Anne –baba olarak genelde çocuklarımızın bir şeyleri hızlı öğrenmesiyle ya da yapmasıyla gururlanırız. Bu hızlı olma halini de zekaya bağlayarak ‘Ayy süper zeki bir çocuğum var veya benim çocuğum öyle zeki ki şunu şunu yaptı’ gibi söylemlerin içine gireriz. Özellikle yeni nesil anneler daha çocuk dünyaya gelmeden onun zeka gelişimini etkilemek için çeşitli faaliyetlere girişirler. Anne karnında okunan kitaplar, dinletilen müzikler gibi…

Peki zeka denilen kavram aslında ne, ayrıca bizim yavrularımız neye ve kime göre zekiler?

Bergson isimli bir bilim adamına göre zeka alet kullanma ve yapma becerisiyken, Terman isimli bir bilim adamına göre soyut düşünebilme becersidir. Binet için sağ duyuyla karar verebilmekken, Stern bunu karşılaşılan yeni durumlara uyum gösterebilme olarak tanımlar. Bu tanımlara göre değişen ve gelişen Dünya’ya uyum göstermek için kişinin kendisinde bulunan yetenekler ve becerilerin tümü zeka demektir.

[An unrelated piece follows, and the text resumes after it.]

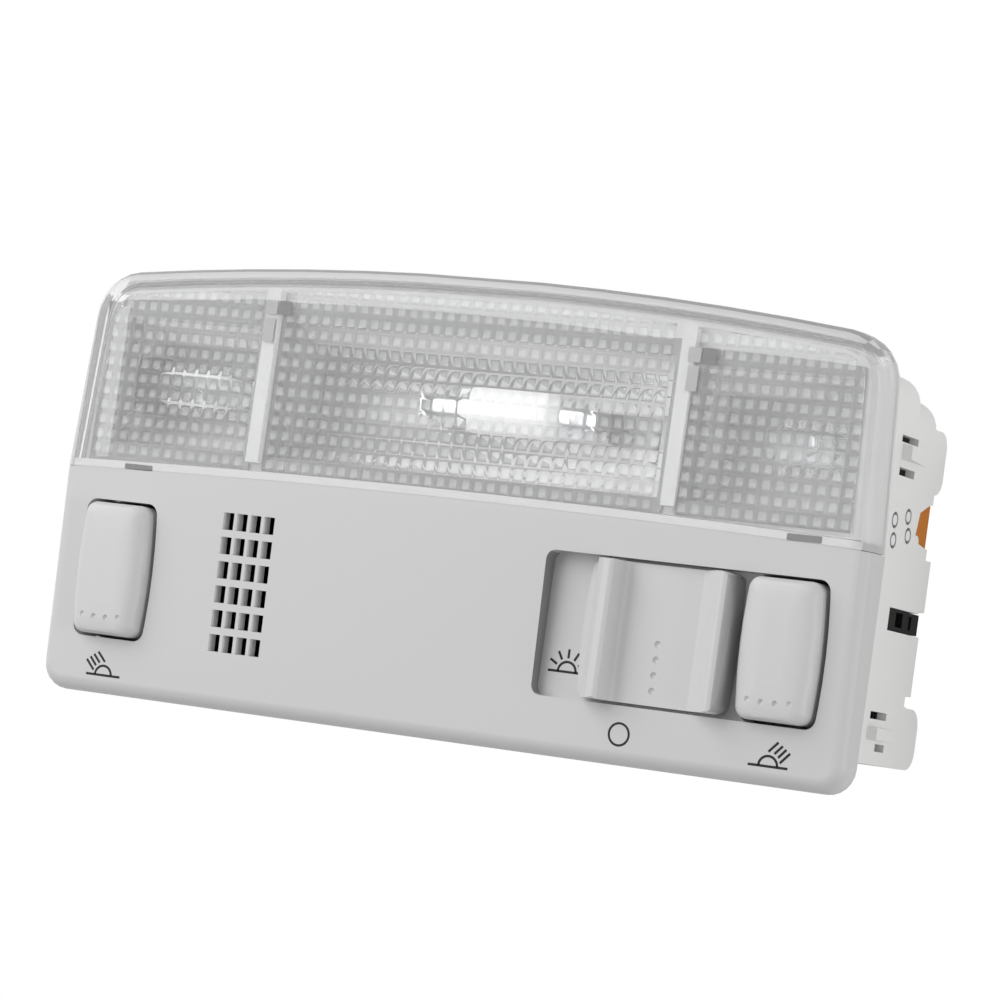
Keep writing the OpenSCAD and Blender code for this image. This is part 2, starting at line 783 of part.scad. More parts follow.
module dome_bulb_caps() {
    color(steel) dome_axis() for (s = [0, 1]) mirror([0, 0, s])
        translate([0, 0, dome_glass_l / 2]) rotate_extrude()
            polygon([[0, 0], [cap_d / 2, 0], [cap_d / 2, cap_l], [cap_tip_r, cap_l + cap_tip_l],
                     [0, cap_l + cap_tip_l]]);
}

module dome_bulb_filament() {
    color(steel) dome_axis() {
        cylinder(d = 1, h = 16, center = true, $fn = 16);
        cylinder(d = 0.5, h = dome_glass_l - 2 * bulb_wall, center = true, $fn = 16);
    }
}

// Contact clip: a leaf with a hole for the cap's tip, and a foot on the strips below
clip_t = 0.5;
clip_w = 5.4;
clip_in = 1;
clip_foot_l = 8;
clip_place = dome_bulb_l / 2 - clip_in;
clip_hole_r = cap_tip_r + (cap_d / 2 - cap_tip_r) * clip_in / cap_tip_l + 0.1;

module bulb_clip() {
    difference() {
        union() {
            span([clip_place, centre_y - clip_w / 2, -strip_d],
                 [clip_place + clip_t, centre_y + clip_w / 2, -dome_d + clip_hole_r + 1.6]);
            span([clip_place, centre_y - clip_w / 2, -strip_d],
                 [clip_place + clip_foot_l, centre_y + clip_w / 2, -strip_d + clip_t]);
        }
        translate([clip_place, centre_y, -dome_d]) rotate([0, 90, 0])
            cylinder(r = clip_hole_r, h = 4, center = true);
    }
}

module left_bulb_clip() { color(brass) in_face() translate([dome_x, 0, 0]) mirror([1, 0, 0]) bulb_clip(); }
module right_bulb_clip() { color(brass) in_face() translate([dome_x, 0, 0]) bulb_clip(); }

// Reading bulb: wedge-base glass that lies along x, in a holder at the housing's side
nose_d = 12.4;
nose_l = 5;
holder_t = 2.4;
holder_x = house_half - house_wall;
base_l = 5;

module map_axis() {
    translate([holder_x - holder_t - nose_l, map_y, -map_d]) rotate([0, -90, 0]) children();
}

module map_bulb() {
    difference() {
        union() {
            rotate_extrude() translate([0, map_bulb_l / 2]) capsule_profile(map_bulb_d, map_bulb_l);
            translate([-1, -3.6, -base_l]) cube([2, 7.2, base_l + 2]);
        }
        rotate_extrude() translate([0, map_bulb_l / 2 + 1])
            capsule_profile(map_bulb_d - 2 * bulb_wall, map_bulb_l - 2 - 2 * bulb_wall);
        for (s = [-1, 1]) translate([0, s * 2, -base_l - over]) cylinder(d = 0.7, h = base_l + 6, $fn = 16);
    }
}

module map_filament() {
    for (s = [-1, 1]) translate([0, s * 2, -base_l]) cylinder(d = 0.5, h = base_l + 9, $fn = 16);
    translate([0, 0, 9]) rotate([90, 0, 0]) cylinder(d = 0.9, h = 4.4, center = true, $fn = 16);
}

module map_holder() {
    difference() {
        union() {
            span([holder_x - holder_t, map_y - nose_d / 2, -step2_d + house_wall + seat_gap],
                 [holder_x, map_y + nose_d / 2, -plate_back]);
            map_axis() translate([0, 0, -nose_l]) cylinder(d = nose_d, h = nose_l);
        }
        map_axis() translate([-1.2, -3.8, -base_l - 0.2]) cube([2.4, 7.6, base_l + 0.2 + over]);
    }
}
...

Çoklu zeka kuramı ortaya çıkmadan önce zeka testlerinde IQ belirlemek için matematik, geometri ve mantık soruları kullanılıyordu. Haliyle sayısal zekaya sahip olmayan kişilerde zeka bakımından düşük seviyede kalıyordu. Howard Gardner tarafından belirlenen sekiz farklı zeka tipiyle, kişilerin farklı alanlarda da zeki olabileceği belirlendi. Hatta 9. bir zeka tipi üzerinde de çalışmalar yapılıyor.

Belirlenen bu 8 farklı zeka tipi nedir?

Sözel-dilsel, sayısal-mantıksal, görsel-uzamsal, bedensel-kinestetik, ritmik, doğacı, içsel ve sosyal zeka. 9. Zeka türünün de felsefi-varoluşsal olduğu düşünülmektedir.

1983 yılında ortaya konulan bu kuram sayesinde sanırım tüm insanlar kendini bir anlamda zeki hissedebilir.

Gardner’e göre çarpma işlemini kolayca öğrenen bir çocuğun bunu öğrenemeyen bir çocuğa göre daha zeki olduğunu söyleyemeyiz. Çünkü diğer çocuk çarpma işlemini farklı bir yolla öğrenebilir ya da matematikte başka bir konuyu diğer çocuğa göre daha hızlı anlayabilir ya da çarpma işlemini derin bir seviyede anlayıp tamamen farklı bir süreç olarak görebilir.

Çoklu zeka kuramına göre her bireyin benzersiz bir zeka profili vardır. Bu kurama göre zeka seviyesi geliştirilebilir. Geleneksel zeka testlerinde başarısız olan bireylerin aslında farklı zeka türlerinde başarılı olması mümkündür. Örneğin matematik de başarısız olan bir bireyin resimde harika olması gibi.

Sonuç olarak bu kuram sayesinde potansiyelimizi keşfetmemizin mümkün olduğunu ve mevcut potansiyelin de geliştirilebileceğini biliyoruz. Her birimiz birbirinden farklı yeteneklere sahibiz. Bu çeşitlilik de toplumu zenginleştirir ve farklı bakış açılarıyla düşünmeyi sağlar.